*** DATA BLOCK ***
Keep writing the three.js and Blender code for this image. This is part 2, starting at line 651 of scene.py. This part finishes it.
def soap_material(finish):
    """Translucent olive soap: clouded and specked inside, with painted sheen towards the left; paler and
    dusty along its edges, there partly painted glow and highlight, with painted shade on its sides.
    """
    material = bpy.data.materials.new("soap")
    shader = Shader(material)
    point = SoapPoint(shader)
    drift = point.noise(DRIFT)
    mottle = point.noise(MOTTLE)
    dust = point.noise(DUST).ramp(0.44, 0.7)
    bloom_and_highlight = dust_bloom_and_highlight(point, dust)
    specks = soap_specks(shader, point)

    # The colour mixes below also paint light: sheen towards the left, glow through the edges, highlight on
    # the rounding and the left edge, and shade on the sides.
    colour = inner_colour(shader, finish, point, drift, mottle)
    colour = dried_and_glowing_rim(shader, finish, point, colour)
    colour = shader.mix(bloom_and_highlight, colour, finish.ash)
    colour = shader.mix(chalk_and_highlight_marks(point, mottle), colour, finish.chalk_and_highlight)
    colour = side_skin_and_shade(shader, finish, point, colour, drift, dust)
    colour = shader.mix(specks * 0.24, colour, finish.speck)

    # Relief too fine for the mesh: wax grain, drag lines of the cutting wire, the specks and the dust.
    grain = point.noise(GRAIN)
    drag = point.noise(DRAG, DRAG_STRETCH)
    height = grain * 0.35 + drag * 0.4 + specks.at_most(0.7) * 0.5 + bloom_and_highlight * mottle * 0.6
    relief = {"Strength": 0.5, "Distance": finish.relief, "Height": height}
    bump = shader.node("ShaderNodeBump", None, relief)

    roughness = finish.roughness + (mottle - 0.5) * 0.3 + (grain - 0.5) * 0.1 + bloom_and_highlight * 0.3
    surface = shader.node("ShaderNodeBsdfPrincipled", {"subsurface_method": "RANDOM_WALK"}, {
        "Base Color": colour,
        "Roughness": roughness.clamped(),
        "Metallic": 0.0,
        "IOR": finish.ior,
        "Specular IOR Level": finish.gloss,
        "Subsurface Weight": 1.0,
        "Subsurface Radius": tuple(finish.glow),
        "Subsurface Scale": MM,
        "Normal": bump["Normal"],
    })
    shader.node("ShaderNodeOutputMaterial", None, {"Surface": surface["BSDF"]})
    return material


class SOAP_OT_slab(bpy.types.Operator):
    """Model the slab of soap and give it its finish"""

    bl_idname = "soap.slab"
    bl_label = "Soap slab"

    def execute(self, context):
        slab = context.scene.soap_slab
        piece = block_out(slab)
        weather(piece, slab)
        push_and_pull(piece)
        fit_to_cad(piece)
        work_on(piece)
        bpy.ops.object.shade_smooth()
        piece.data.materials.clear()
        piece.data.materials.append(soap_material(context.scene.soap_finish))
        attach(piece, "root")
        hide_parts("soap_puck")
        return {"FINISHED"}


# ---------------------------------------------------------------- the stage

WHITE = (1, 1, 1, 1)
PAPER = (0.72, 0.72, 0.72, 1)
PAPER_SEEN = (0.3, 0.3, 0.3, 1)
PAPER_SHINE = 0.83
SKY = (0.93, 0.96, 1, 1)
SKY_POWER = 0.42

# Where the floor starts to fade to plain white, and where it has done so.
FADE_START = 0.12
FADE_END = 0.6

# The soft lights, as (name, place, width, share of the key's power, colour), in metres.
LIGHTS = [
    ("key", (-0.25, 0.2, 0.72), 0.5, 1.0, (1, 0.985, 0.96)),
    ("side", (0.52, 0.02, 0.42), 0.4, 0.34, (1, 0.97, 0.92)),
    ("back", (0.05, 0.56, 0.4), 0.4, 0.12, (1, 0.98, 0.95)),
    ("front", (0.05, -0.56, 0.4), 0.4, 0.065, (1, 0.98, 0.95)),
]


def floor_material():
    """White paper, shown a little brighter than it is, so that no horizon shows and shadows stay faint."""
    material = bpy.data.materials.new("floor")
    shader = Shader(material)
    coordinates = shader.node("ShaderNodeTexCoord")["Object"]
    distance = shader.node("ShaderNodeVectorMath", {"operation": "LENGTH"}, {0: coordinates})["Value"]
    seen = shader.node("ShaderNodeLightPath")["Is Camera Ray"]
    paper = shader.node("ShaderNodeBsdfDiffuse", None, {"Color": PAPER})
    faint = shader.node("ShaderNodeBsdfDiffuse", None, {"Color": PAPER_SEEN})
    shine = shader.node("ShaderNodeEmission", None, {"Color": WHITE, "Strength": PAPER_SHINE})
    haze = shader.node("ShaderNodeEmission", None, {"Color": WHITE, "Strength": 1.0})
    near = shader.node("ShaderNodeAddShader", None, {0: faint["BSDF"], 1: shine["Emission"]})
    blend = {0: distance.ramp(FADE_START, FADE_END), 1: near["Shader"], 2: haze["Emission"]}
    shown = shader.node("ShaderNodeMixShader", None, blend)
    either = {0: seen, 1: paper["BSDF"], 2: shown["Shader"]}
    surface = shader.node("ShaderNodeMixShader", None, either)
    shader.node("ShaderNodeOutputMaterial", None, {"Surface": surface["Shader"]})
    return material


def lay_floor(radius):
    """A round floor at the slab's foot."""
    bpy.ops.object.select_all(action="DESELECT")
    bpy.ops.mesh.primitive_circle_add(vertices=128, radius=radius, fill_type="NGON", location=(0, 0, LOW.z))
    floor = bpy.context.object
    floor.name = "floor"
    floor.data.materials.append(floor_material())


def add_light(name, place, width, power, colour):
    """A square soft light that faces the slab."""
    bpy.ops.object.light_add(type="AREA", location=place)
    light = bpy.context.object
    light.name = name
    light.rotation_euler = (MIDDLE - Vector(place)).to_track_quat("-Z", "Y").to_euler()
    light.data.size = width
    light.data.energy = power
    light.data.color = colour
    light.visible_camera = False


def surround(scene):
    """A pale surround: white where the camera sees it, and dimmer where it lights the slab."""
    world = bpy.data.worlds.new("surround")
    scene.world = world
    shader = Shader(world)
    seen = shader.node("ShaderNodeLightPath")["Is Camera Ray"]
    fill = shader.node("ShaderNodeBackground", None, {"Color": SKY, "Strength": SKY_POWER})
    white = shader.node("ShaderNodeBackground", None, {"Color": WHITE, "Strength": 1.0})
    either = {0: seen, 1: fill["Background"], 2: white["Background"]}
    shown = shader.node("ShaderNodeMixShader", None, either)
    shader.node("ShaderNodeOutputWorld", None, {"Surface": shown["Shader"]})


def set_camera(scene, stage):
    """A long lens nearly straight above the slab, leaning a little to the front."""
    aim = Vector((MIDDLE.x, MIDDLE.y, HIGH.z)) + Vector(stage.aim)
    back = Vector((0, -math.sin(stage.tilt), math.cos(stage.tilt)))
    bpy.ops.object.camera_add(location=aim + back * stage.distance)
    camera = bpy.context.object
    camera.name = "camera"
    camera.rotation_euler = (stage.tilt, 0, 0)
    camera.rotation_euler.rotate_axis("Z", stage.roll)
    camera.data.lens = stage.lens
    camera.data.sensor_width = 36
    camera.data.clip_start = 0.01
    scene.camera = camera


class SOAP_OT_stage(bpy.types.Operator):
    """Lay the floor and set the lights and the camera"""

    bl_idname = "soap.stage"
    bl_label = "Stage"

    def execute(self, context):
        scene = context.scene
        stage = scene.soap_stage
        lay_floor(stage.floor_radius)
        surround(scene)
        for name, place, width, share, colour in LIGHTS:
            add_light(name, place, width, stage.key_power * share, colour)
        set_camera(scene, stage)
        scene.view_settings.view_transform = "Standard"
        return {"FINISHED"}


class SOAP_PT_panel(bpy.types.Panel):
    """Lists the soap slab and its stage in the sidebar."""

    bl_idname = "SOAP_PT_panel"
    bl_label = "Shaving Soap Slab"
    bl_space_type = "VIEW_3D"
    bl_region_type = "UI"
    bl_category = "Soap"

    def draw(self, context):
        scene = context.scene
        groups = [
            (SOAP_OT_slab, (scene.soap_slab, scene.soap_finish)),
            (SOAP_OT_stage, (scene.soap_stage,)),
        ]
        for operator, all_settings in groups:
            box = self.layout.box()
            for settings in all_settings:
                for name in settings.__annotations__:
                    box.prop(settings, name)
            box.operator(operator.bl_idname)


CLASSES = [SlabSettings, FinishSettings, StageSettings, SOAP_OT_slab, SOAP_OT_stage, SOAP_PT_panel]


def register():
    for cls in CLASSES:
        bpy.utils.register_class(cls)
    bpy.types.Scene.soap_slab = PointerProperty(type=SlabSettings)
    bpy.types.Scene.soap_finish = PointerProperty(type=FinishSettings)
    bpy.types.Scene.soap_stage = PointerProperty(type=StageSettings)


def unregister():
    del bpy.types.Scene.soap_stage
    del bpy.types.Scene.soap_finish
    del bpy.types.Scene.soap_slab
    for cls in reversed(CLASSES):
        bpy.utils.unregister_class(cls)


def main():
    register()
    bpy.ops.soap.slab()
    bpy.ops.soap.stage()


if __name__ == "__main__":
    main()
***
* **AIM**: Tally up how many lines in the preceding listing contain the word "piece". Give nothing but the number.

* **REPLY**: 8